WHAT BREAKS THE THESIS
The Fashion Pivot: If management attempts to redesign UGG or HOKA to be sleek or trend-chasing, they will destroy the core utility value proposition and alienate the evangelists who built both brands.
Wholesale Dilution: If HOKA begins appearing in discount retailers to juice short-term revenue, the premium brand aura evaporates quickly and does not easily recover.
THE VALUATION FRAME
At an enterprise value of $12.75 billion (roughly 10.2x EBITDA and 14x forward earnings), the market is explicitly pricing Deckers as a 5% terminal growth business. It assumes the $2.5 billion HOKA brand has tapped out its global total addressable market in less than 15 years, and that current margins represent a cyclical peak.
If HOKA’s growth permanently settles at high-single digits and UGG reverts to a seasonal novelty, 14x earnings is a fair price.
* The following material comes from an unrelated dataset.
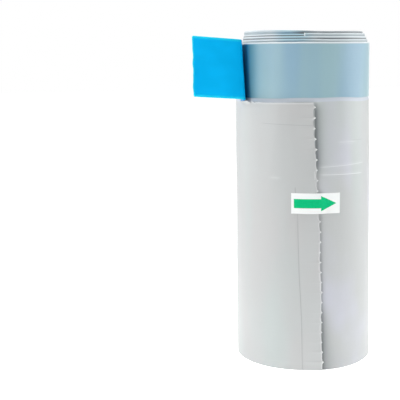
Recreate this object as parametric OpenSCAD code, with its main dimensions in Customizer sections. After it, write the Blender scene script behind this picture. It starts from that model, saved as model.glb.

But if HOKA’s 30% international brand awareness climbs toward the 60% standard set by legacy incumbents, and management uses its $1 billion buyback authorization to aggressively retire shares at this compressed multiple, the current price is a severe miscalculation.
The skeptics have already written the final chapter of this company. They might be right. But for a business with zero debt, 87% ROIC, and a multi-decade history of turning ugly utility into billion-dollar empires, that is a very expensive assumption to bake into a price.